SOURCE EXCERPT »

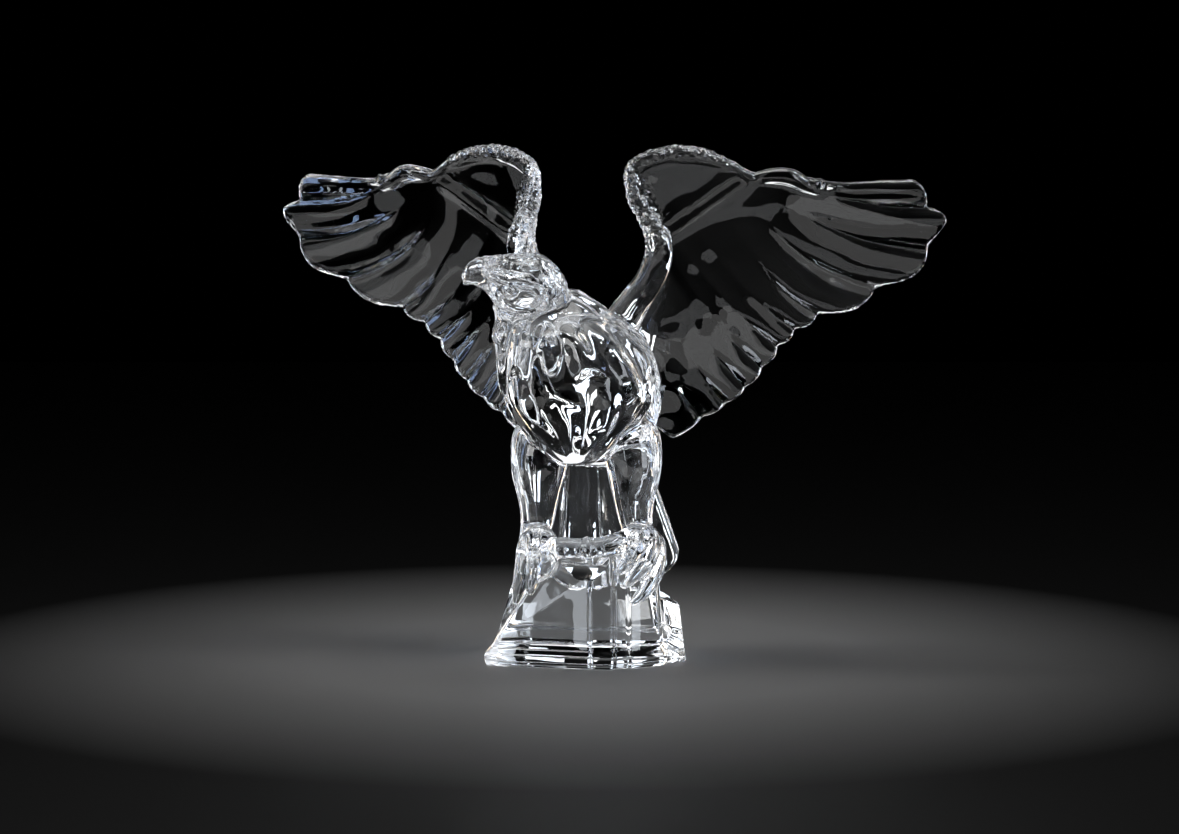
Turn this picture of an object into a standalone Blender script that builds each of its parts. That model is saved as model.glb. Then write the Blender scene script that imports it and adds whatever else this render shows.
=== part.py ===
"""A clear crystal eagle, wings raised, landing on a faceted rock: one cast piece.

Metres, +Z up, origin at the middle of the rock's flat underside, the rock's front towards -Y.
The bird is drawn on a grid of steps above the perch, so that its pose and carving are shares of
its own height. The rock, the walls of the wings and the grooves have sizes of their own.
"""
import math

import bmesh
import bpy
import numpy as np
from mathutils import Matrix, Vector

# Driving dimensions, in metres
BIRD_HEIGHT = 0.187         # from the perch to the top of the wings
WING_SPAN = 0.320           # between the tips of the longest feathers, in the bird's own frame
PERCH_HEIGHT = 0.050        # top of the rock above its underside
BASE_WIDTH = 0.092
BASE_DEPTH = 0.076
BASE_FOOT_HEIGHT = 0.008    # the band below the rock's facets
BASE_FOOT_LEDGE = 0.0016    # how far that band stands out from the facets
RIM_THICKNESS = 0.0080      # rolled leading edge of a wing
RIM_WIDTH = 0.0105          # at the shoulder, less towards the tip
FOREARM_RELIEF = 0.0019     # the ridge from wrist to shoulder
LEAD_FEATHER_RELIEF = 0.0020    # the swell of the foremost feather
BLADE_THICKNESS = 0.0044    # a wing behind its rim
EDGE_THICKNESS = 0.0022     # feather tips
TAIL_THICKNESS = 0.0075
TAIL_EDGE_THICKNESS = 0.0050
GROOVE_DEPTH = 0.0012       # between two feathers, on each face
GROOVE_WIDTH = 0.0036
GROOVE_FLOOR = 0.0020       # glass left at the bottom of a groove
INNER_FEATHERS = 0.5        # how strong the short inner feathers' lines are beside the long ones'
FEATHER_TILT = 0.0022       # how far one feather's edge stands over the next
PLUME_RELIEF = 0.0030       # how far the breast and neck feathers' tips stand out
FACET_ROUNDING = 0.0008     # on the rock's edges
BIRD_TURN = math.radians(13.5)   # the bird looks this far to its right of the rock's front
HEAD_TURN = math.radians(76.5)   # and its head this much further

# How finely the cast surface is made
MELT_SIZE = 0.0009          # the smallest detail that the glass keeps
MELT_PASSES = 3
FACET_COUNT = 7400

# The bird's grid: its height is this many steps, counted from the perch
GRID_STEPS = 187.0
STEP = BIRD_HEIGHT / GRID_STEPS
WING_REACH = 160.0          # steps from the bird's middle to the longest feather's tip
WIDEN = WING_SPAN / (2 * WING_REACH * STEP)

GLASS_COLOUR = (0.93, 0.95, 0.97, 1.0)

# The rolled rim of the bird's left wing, from the shoulder up round the wrist to the first feather
RIM = [
    (4, 20, 96), (12, 14, 112), (19, 11, 121), (24, 8, 131), (27, 4, 140), (27.5, 0, 148.5),
    (25.5, -4, 158), (22, -8, 166), (20.5, -11, 173), (22.5, -12, 179), (30, -10, 184),
    (42, -6, 186.5), (55, -1, 185), (66.5, 4, 180), (75, 9, 174.5), (85, 13, 173.5),
    (92.5, 15, 175.5), (96.5, 17, 171), (101, 20, 168.5),
]
# One row for each line between two feathers: its start along the rim, its bend and its notch
WING_LINES = [
    (0.0, (12, 24, 60), (35, 26, 50.5)),
    (1.5, (24, 28, 92), (48, 31, 60)),
    (3.0, (32, 30, 98), (58, 35, 66)),
    (4.5, (39, 32, 103), (67, 38, 74)),
    (6.2, (46, 33, 109), (74, 40, 83)),
    (8.0, (53, 33, 114), (81, 42, 93)),
    (10.0, (60, 32, 119), (89, 43, 101)),
    (12.0, (68, 31, 124), (100, 43, 108)),
    (13.6, (78, 30, 133), (127, 42, 120.5)),
    (15.0, (92, 29, 145), (151, 42.5, 139.5)),
    (16.7, (108, 29, 158), (150, 42, 158)),
    (18.0, (124, 31, 169.5), (144, 39, 171)),
]
FOREARM = [(76.0, 172.0), (31.0, 141.0)]    # across and up, at the wrist and at the shoulder
# The thick upper arm, from the body to the bend of the rim: points and half thicknesses
ARM = [
    (8, 19, 98, 9), (15, 16, 108, 8), (21, 13, 116, 7), (27, 10, 124, 6.4), (32, 7, 133, 6.2),
    (34, 4, 141, 5.2), (32, 1, 149, 3.8), (29, -2, 156, 2.6),
]
THUMB = [
    (77, 11, 172, 2.6), (85, 12.5, 172.8, 3.6), (92, 15, 172, 4.0), (98, 18.5, 168.5, 3.2), (104, 22, 165, 1.6),
]
# How far each feather's tip stands out past its two notches, and where along it
WING_TIPS = [
    (2.0, 0.5), (1.6, 0.5), (1.8, 0.5), (2.0, 0.5), (2.2, 0.5), (2.2, 0.5),
    (2.6, 0.5), (5.2, 0.55), (6.5, 0.6), (9.3, 0.66), (3.0, 0.5),
]
TAIL_ROOT = [(-20, 20, 52), (-13, 20, 54), (0, 20, 55), (13, 20, 54), (20, 20, 52)]
TAIL_LINES = [
    (0.0, (-27, 30, 27), (-36, 36, -3)),
    (1.0, (-16.5, 31, 25), (-21, 36, -17)),
    (2.0, (0, 32, 20), (0, 36, -23)),
    (3.0, (16.5, 31, 25), (21, 36, -17)),
    (4.0, (27, 30, 27), (36, 36, -3)),
]
TAIL_TIPS = [(4.0, 0.5), (4.0, 0.5), (4.0, 0.5), (4.0, 0.5)]

# Breast and neck: height, middle across and along, half width, half depth
BREAST = [
    (40.3, -3, -9, 4, 4), (41.6, -3, -9, 9, 8.5), (44.5, -3, -9, 13.5, 13), (48.5, -3, -9, 17.5, 17.5),
    (54, -3, -9, 21.5, 22), (62, -2.5, -9, 27.5, 26.5), (72, -2, -9, 33, 30), (84, -3, -9, 35, 29.5),
    (94, -6, -10, 33.5, 27), (101, -10, -11.5, 30, 23), (106, -13, -12.5, 26.5, 17.5),
    (110, -15.5, -13.5, 24.5, 12.8), (114, -18, -14.5, 22.5, 9), (119, -20, -15.5, 16, 6),
    (123, -21, -16, 8, 3),
]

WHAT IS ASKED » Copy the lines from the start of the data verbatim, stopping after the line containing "from mathutils import Matrix, Vector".

EXERCISE SOLUTION »
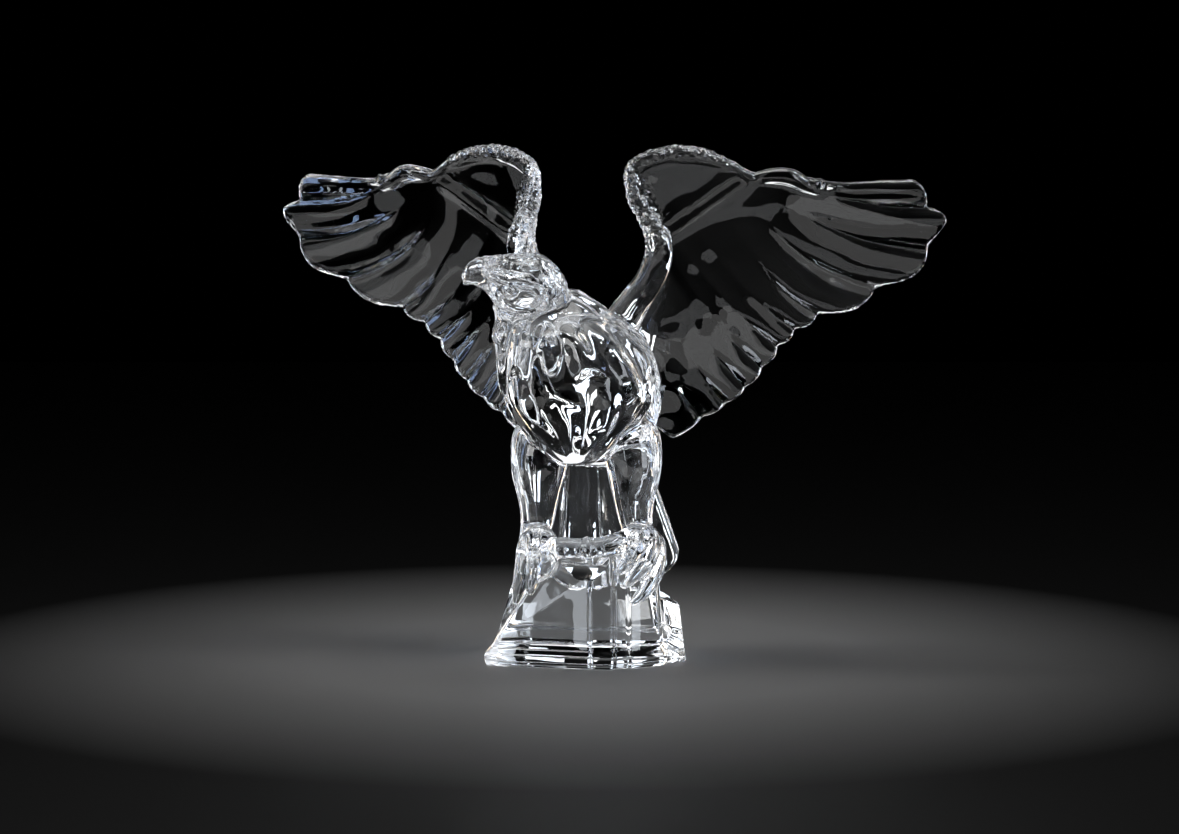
Turn this picture of an object into a standalone Blender script that builds each of its parts. That model is saved as model.glb. Then write the Blender scene script that imports it and adds whatever else this render shows.
=== part.py ===
"""A clear crystal eagle, wings raised, landing on a faceted rock: one cast piece.

Metres, +Z up, origin at the middle of the rock's flat underside, the rock's front towards -Y.
The bird is drawn on a grid of steps above the perch, so that its pose and carving are shares of
its own height. The rock, the walls of the wings and the grooves have sizes of their own.
"""
import math

import bmesh
import bpy
import numpy as np
from mathutils import Matrix, Vector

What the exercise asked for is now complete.